Anyway, on the bright side of pessimism there’s this: moral nihilists are not anchored to one or another objectivist dogma. Therefore, the actual existential options available to them would seem to increase rather dramatically.

Sure, you say that now.

In the next post, you will be saying that nobody has any options because everything is determined from the beginning of time. #-o

As usual you are clueless in the above.
The above contain the basis for positive actions to be taken.

The quote from Heidegger above is telling you why you are wrong in going the direction [too involved in the ontic rather than the ontological] you are doing at present.

The above is merely an intellectual contraption.

[youtube]https://www.youtube.com/watch?v=ACUY_66IdfM[/youtube]

Awe. I feel as though I’ll truly know Dasein when this entire thread is thrown into the final Re: Post.

But in context above, where the gratitude meditation was brought in by Phyllo, it had to do with the practical issue of choosing thoughts that work for you. You asked for how this could work for him, he mentioned the journals. Now it might have made you happier if he had said specifically what it did for him, but there is research that shows that doing this works and that one can consciously change thoughts over time.

How is this relevant to your topic?

Well, you refer to where you are as a hole. That metaphor tends to mean, between humans, a place with negative aspects, unpleasant ones. So you have been bringing in emotions through that. You have also talked about how objectivists- that is anyone who disagrees with you, whether they are objectivists or not - are afraid when heading to your hole via your powerful rhetoric. In this context, showing that there is a way out of the hole, one that neither contradicts your non-objectivism nor contradicts objectivism in general, is relevant to the context you have presented the issue.

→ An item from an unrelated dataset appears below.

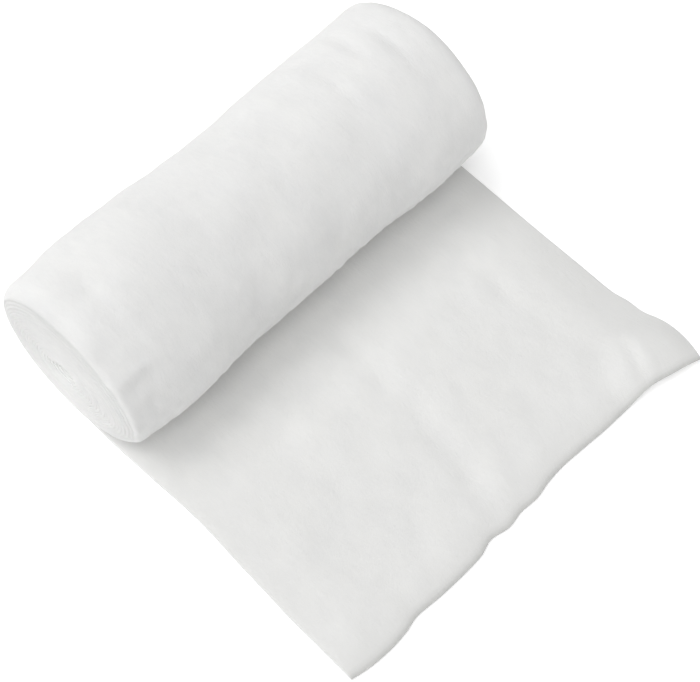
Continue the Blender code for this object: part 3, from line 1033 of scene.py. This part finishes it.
print(f"the wall has {len(wall_faces)} faces and is {WALL_HEIGHT * MM} m high")

# %% [markdown]
# ## Light
# The crown of the roll, turned up and away, is its brightest part and its front is in soft shade,
# so the light is large, high and behind, with a weaker one in front. Two low lights graze along the
# table: the one behind gives the loose end its shade beside the roll, and the one at the left lights
# the spiral end and brings out the folds. A sun with a wide disc stands for each big soft lamp.

# %% Lights
WORLD_STRENGTH = 0.36
world = bpy.data.worlds.new("studio")
world.use_nodes = True
world.node_tree.nodes["Background"].inputs["Color"].default_value = WHITE
world.node_tree.nodes["Background"].inputs["Strength"].default_value = WORLD_STRENGTH
bpy.context.scene.world = world
bpy.context.scene.view_settings.view_transform = "Standard"

Lamp = namedtuple("Lamp", "name azimuth elevation strength")
LAMPS = (  # the azimuth is 0 at the front, 180 behind and 270 at the left
    Lamp(name="key_behind_left", azimuth=225, elevation=68, strength=1.15),
    Lamp(name="fill_front_left", azimuth=315, elevation=68, strength=0.97),
    Lamp(name="low_light_behind", azimuth=180, elevation=22, strength=0.42),
    Lamp(name="low_light_left", azimuth=270, elevation=22, strength=0.2),
)
LAMP_SOFTNESS = 30.0
for lamp in LAMPS:
    turn, rise = math.radians(lamp.azimuth), math.radians(lamp.elevation)
    level = math.cos(rise)
    towards = Vector((math.sin(turn) * level, -math.cos(turn) * level, math.sin(rise)))
    lamp_data = bpy.data.lights.new(lamp.name, "SUN")
    lamp_data.energy = lamp.strength
    lamp_data.angle = math.radians(LAMP_SOFTNESS)
    lamp_object = add_to_scene(lamp.name, lamp_data)
    lamp_object.location = SEAT + towards
    lamp_object.rotation_euler = towards.to_track_quat("Z", "Y").to_euler()
    print(lamp.name, "shines from", [round(v, 2) for v in towards])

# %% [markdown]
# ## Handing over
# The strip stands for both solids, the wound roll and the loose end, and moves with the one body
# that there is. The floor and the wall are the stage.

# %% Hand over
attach(strip, "root")
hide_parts("wound_roll", "loose_end")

IOW you can either try to show that this way of getting out of the hole does not work OR you should, it seems to me, never again mention the hole and that you’d want to get out of it AS IF the only way out is to have your dilemma of contrasting goods solved. You don’t need to give up the issue of conflicting goods and that conundrum, but you can stop presenting the issue in the context of the hold, other people’s fears, your bravery for staying in the hole and facing it and so on.

If you try the gratitude journal for a significant amount of time - or any of a bunch of other approaches, including ones by non-objectivist buddhists, say - and you still find yourself in an emotional hole, you could ask for more help with that, but it is a separate issue.

The whole brave nihilist in the hole where others fear to tread self-presentation game is a farce you can drop. One does not have to be in the hole, even if one does not solve that conundrum, though you could keep it up for intellectual reasons, never fear.

I agree this may well be the case. But it is all no less situated in a particular set of experiences that each individual will in turn come to interpret/embody in his or her own unique way.

And then I come back to this:

…what does [gratitude journaling] really have to do with the relationship between the manner in which I construe the meaning of dasein, as that relates to the hole I am in when confronting conflicting goods?

Cite examples from your own life here.

Perhaps. But I suspect the baby would still be dead. And I suspect the relationship would still have imploded because of this. But, sure, who really knows how things might have been different had they employed this tool.

How about this:

You take this suggestion to the Society, Government, and Economics board. You try to convice Peter Kropotkin and Uccisore [who is back] to give it a go. Then, after a few weeks, we calibrate any differences in their exchanges with others.

No, probably not. But how on earth would I even begin to explain that to you? How would I manage to convey all of the countless existential variables over the years that have come together to predispose me here and now to suspect that it would not be an effective tool for me. Given the points that I raise regarding dasein on this thread.

On the other hand, when you are able to note the manner in which this tool has succeeded in keeping you out of the hole I’m in…

What we need here is someone sufficiently perceptive enough to determine whether you misconstrue me more or less than I misconstrue you.

The thing about determinism is that it seems clearly to be in the realm of what we call an “antinomy”: “a contradiction between two beliefs or conclusions that are in themselves reasonable; a paradox.”

Right?

What’s particularly strange here for me is that this seems to be an issue that transcends dasein…and yet is still not able to be pinned down as either this or that.

Again, this falls into the gap between those things that we think we know here and now and all that would need to be known in order to pin down Existence itself ontologically.

Cue Donald Rumsfeld’s “unknown unknowns”.

Or, with God – or with something analogous in nature – teleologically?

It just seems reasonable to me that moral nihilists [narcissists, sociopaths, global capitalists etc.] would have more options available to them because they don’t have to calculate each behavior as either the right thing or the wrong thing to do.

They simply ask themselves, “is this what I want here and now”? And then, in acknowledging that others may well not share in or tolerate their answers, calculating the odds of getting caught and punished.

The thing about determinism is that it’s not useful when making decisions. It’s one of those things that seems useful when looking back but only to rationalize actions.

Superficially that seems to be true but is it true? A moral nihilist will reject options which are based on objective morality or inherent morality. For example, someone who believes that “man is inherently honorable”, can choose an action which relies on that belief. A moral nihilist would not choose it.
If one has “faith in God” then that opens up all sorts of possibilities, some of which are completely unsupported by empirical evidence or logical reasoning. Very risky actions or “unrewarding” actions become valid options.

Intuitively, I think the non-nihilist has more choices or he has a richer set of choices even it there are fewer in number.